- **Supplied data**
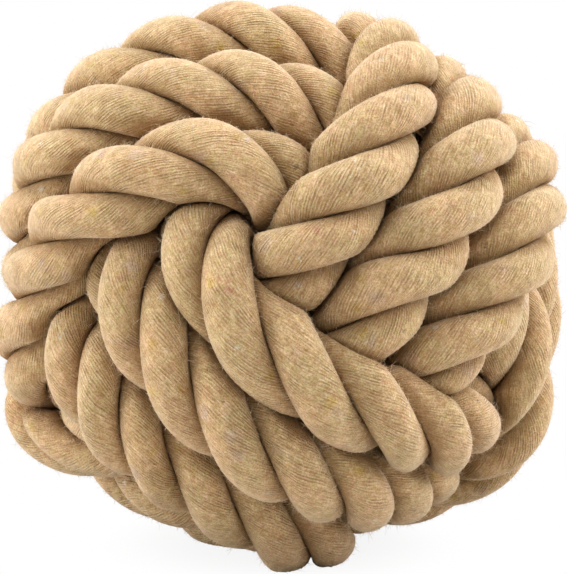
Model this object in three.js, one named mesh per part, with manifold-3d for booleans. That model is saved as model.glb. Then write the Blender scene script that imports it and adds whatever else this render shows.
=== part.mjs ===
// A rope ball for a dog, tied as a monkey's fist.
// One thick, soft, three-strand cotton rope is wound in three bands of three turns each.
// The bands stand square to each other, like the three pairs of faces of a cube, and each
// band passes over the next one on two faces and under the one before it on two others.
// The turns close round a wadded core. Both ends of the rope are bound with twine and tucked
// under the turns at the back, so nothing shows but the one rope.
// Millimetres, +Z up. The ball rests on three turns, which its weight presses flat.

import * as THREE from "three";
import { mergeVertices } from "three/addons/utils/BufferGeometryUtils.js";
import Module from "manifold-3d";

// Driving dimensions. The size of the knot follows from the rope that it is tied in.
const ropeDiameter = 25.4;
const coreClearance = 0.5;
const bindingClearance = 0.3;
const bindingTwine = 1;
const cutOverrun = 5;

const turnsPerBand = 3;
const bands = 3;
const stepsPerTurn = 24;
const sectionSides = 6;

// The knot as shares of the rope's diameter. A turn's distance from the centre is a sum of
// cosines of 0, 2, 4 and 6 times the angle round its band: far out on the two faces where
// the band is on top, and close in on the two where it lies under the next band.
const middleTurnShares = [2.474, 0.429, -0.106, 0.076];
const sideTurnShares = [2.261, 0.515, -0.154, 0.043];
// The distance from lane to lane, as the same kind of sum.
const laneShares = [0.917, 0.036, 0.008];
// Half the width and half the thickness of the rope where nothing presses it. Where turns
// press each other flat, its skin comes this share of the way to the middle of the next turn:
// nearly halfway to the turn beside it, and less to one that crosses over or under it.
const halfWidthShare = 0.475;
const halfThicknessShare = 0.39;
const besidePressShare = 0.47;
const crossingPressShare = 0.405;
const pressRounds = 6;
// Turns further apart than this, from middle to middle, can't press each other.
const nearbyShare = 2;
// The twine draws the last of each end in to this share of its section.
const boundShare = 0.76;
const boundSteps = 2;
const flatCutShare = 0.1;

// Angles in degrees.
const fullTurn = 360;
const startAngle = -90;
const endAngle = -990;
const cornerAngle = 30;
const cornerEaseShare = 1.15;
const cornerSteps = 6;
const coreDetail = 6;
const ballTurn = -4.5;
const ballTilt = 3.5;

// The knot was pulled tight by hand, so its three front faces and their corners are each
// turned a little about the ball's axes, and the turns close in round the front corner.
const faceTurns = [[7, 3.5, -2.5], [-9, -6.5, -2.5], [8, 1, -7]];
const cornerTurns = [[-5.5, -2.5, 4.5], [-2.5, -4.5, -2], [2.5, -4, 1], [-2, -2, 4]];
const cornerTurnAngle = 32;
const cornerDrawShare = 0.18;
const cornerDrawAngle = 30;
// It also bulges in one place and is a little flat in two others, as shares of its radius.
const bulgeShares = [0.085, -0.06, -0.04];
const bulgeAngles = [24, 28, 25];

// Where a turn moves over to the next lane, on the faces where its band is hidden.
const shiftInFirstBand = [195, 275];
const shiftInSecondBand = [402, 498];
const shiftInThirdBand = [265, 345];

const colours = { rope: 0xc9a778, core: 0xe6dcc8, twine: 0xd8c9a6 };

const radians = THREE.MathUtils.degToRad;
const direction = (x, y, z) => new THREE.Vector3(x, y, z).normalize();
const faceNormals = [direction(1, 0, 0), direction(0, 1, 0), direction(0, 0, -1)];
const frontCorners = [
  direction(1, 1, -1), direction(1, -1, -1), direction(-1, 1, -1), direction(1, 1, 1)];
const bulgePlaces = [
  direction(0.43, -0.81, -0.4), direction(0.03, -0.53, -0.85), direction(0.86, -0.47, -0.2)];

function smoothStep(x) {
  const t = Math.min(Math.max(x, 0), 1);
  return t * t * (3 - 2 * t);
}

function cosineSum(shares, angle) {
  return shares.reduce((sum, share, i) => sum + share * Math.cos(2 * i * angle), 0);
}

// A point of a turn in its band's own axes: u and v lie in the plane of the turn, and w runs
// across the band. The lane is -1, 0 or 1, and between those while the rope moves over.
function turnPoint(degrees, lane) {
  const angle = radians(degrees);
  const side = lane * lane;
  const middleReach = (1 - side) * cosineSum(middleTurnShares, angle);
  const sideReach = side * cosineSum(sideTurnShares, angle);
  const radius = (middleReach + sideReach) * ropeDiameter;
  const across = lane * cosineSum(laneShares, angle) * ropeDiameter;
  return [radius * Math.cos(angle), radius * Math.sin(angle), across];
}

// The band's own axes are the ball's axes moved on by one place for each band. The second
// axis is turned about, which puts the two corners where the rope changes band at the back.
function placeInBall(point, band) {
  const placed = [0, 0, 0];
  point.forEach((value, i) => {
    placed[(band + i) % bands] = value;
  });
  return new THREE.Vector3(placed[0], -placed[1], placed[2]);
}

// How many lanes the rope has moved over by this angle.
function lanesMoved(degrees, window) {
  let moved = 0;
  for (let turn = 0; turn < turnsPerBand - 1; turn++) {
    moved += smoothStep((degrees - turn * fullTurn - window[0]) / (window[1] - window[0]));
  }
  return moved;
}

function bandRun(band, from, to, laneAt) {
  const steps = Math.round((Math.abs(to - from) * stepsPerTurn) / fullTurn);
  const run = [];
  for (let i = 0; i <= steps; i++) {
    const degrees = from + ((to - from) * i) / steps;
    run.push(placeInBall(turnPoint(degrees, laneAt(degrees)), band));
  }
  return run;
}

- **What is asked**
From the opening line of the data above, please print each line as written up to and including the line that contains "weight presses flat.", and nothing more.

- **Response**
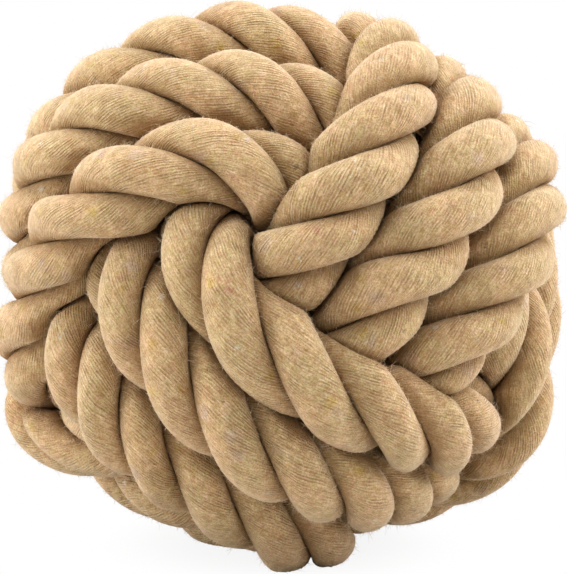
Model this object in three.js, one named mesh per part, with manifold-3d for booleans. That model is saved as model.glb. Then write the Blender scene script that imports it and adds whatever else this render shows.
=== part.mjs ===
// A rope ball for a dog, tied as a monkey's fist.
// One thick, soft, three-strand cotton rope is wound in three bands of three turns each.
// The bands stand square to each other, like the three pairs of faces of a cube, and each
// band passes over the next one on two faces and under the one before it on two others.
// The turns close round a wadded core. Both ends of the rope are bound with twine and tucked
// under the turns at the back, so nothing shows but the one rope.
// Millimetres, +Z up. The ball rests on three turns, which its weight presses flat.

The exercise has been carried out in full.